Is the nuclear revival real?

The Department of Energy increased the percentage of investments in new nuclear plants that the American taxpayer will guarantee from 67 percent to 80 percent after Wall Street said that it was not interested in investing in nukes if private capital had to come up with one-third of the money.

Have we seen the end of the scandals that have plagued the Bush Administration?

Well, the Inspector General of the Department of the Interior has concluded that after an orgy of oil and gas leasing by the Administration, the "Interior Department's program to collect billions of dollars annually from oil and gas companies that drill on federal lands is troubled by mismanagement, ethical lapses and fears of retaliation against whistle-blowers, the department's chief independent investigator has concluded."

The Inspector has warned that the Department may lose $10 billion in revenue from a single error in the leasing process.

Is energy conservation, as Vice-President Cheney says, just a form of personal virtue, or is it the basis for an energy policy?

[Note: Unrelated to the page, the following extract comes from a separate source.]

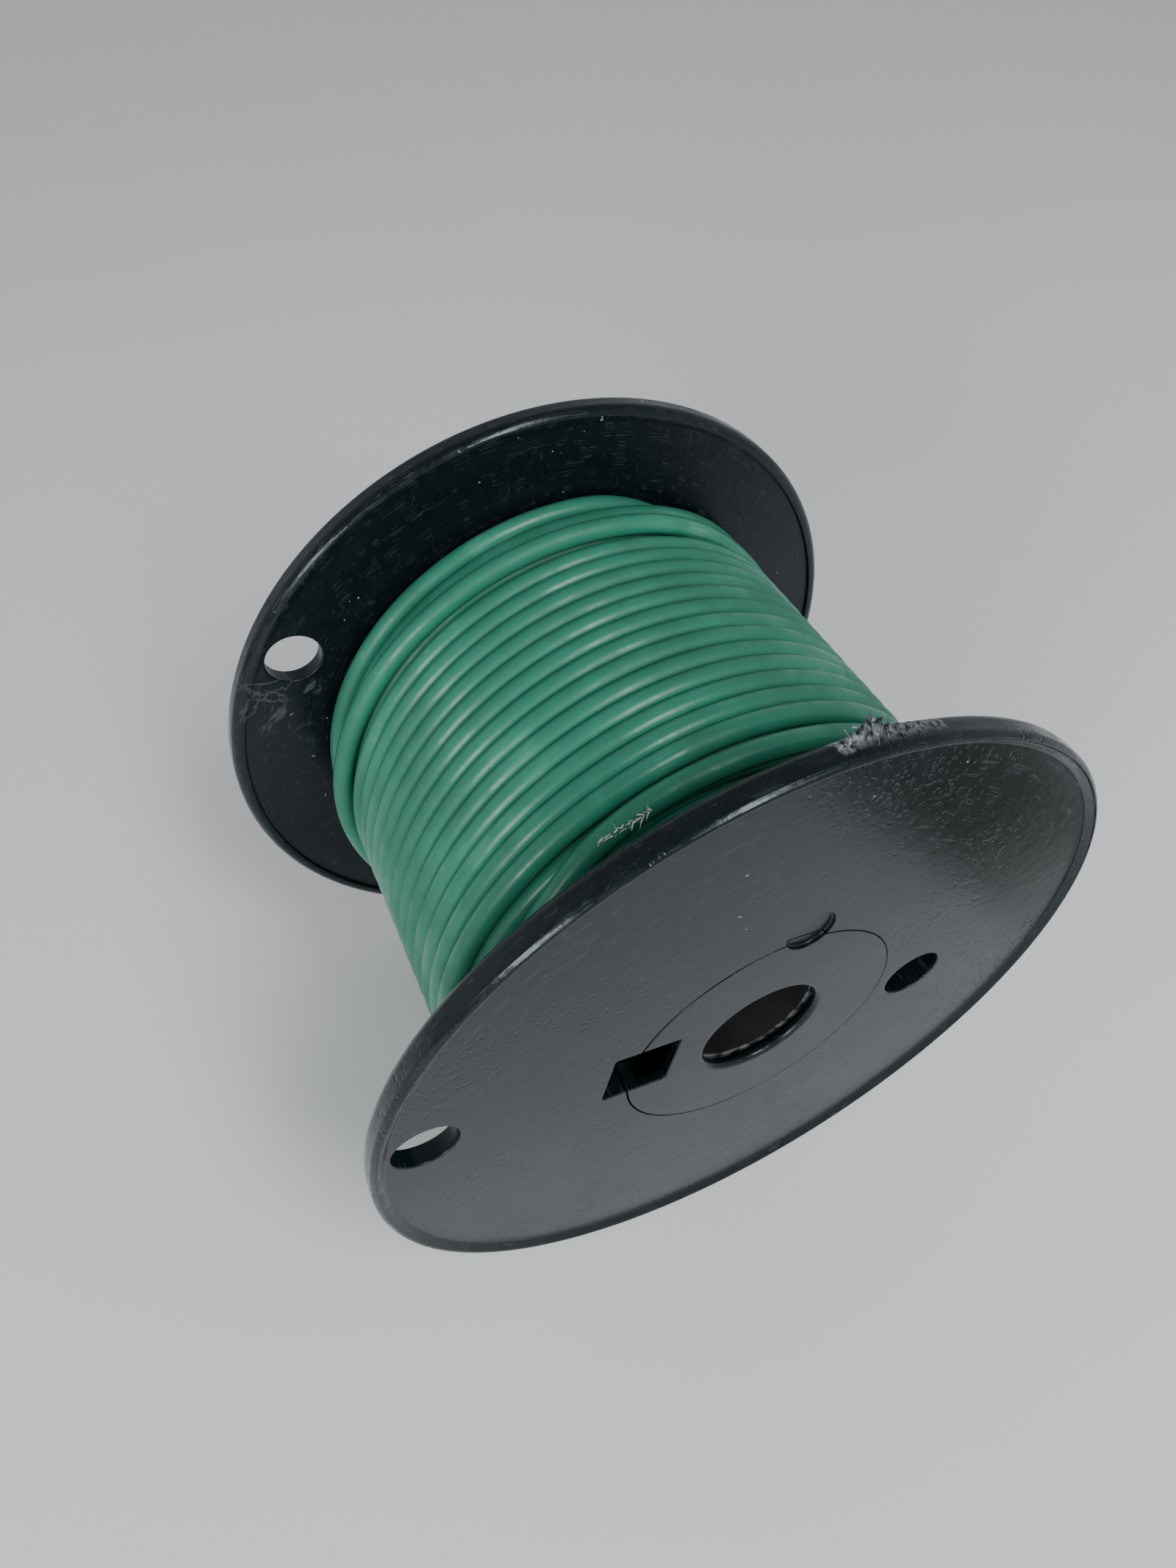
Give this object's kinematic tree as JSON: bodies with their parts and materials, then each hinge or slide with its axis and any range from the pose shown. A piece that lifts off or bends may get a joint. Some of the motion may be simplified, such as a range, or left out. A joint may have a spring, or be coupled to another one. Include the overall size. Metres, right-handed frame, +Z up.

On August 30 the managers of California's electricity grid warned that a State Two Electrical Emergency was likely that afternoon because of unusually hot weather. Grid managers expected demand of 49,500 megawatts; instead it peaked at 47,643, because consumers used efficiency to save more than 1000 megawatts. The emergency was never declared. A graph of CAISO's system demand tells the story.

How feasible is it to decarbonize our economy fast, for the long-term?

Well, the California Public Utilities Commission has proposed that by 2020, in only 13 years, all new residential homes built in California would use zero net energy -- no utility bill or carbon footprint at all.